Why is a stateless architecture important for scalability?
A stateless architecture means that application servers do not store any client-specific data or session information between requests. Each request from a client is treated as an independent transaction. This is crucial for scalability because it allows you to add or remove application servers dynamically without losing user sessions or affecting continuity, making horizontal scaling much simpler and more robust.
What are the primary benefits of using Infrastructure as Code (IaC)?
The primary benefits of Infrastructure as Code (IaC) include increased consistency and repeatability in infrastructure deployments, reduced manual errors, faster provisioning of resources, improved disaster recovery capabilities (as infrastructure can be rebuilt from code), and better version control and collaboration among teams.
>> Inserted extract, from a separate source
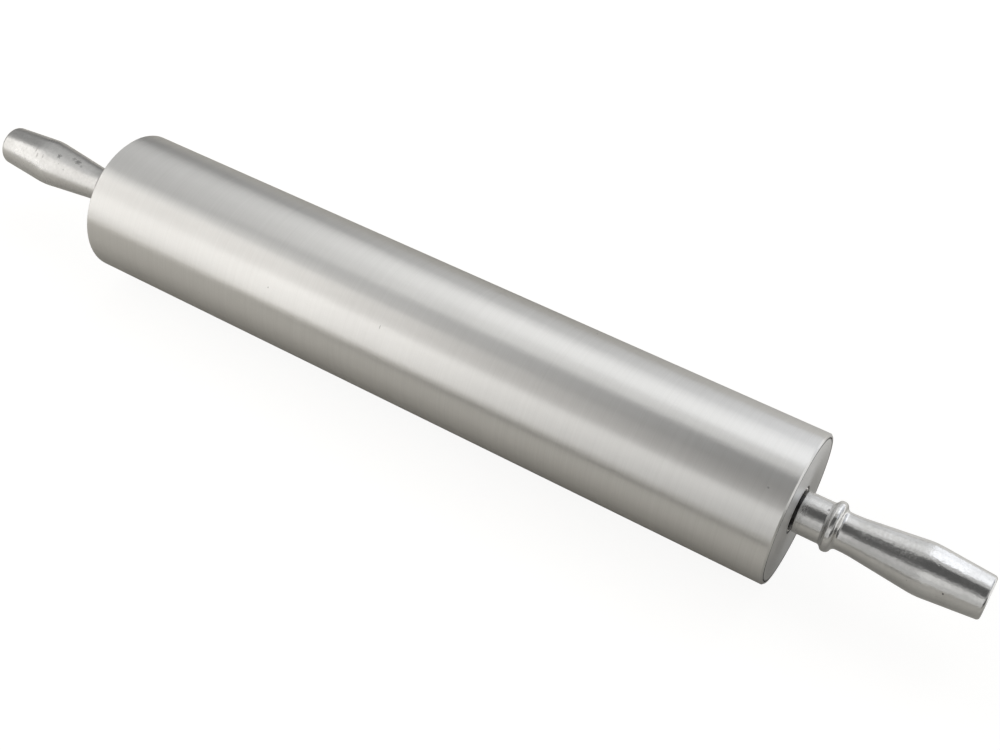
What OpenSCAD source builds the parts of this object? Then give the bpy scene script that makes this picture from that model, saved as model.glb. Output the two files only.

It transforms infrastructure management into a software development practice.
How often should a business test its disaster recovery plan?
A business should test its disaster recovery plan at least annually, or more frequently if significant changes are made to the infrastructure, applications, or the DR plan itself. Regular testing ensures that the plan remains effective, identifies any outdated procedures or configurations, and familiarizes the team with the recovery process, which is vital for a swift response during an actual incident.
Is serverless computing always more cost-effective than traditional servers?
Serverless computing can be significantly more cost-effective for workloads that are intermittent, event-driven, or have highly variable traffic patterns, as you only pay for the actual compute time consumed. However, for applications with consistent, high utilization or long-running processes, traditional servers or containers might prove more economical due to the overhead associated with serverless function invocations and cold starts. It’s a matter of workload matching.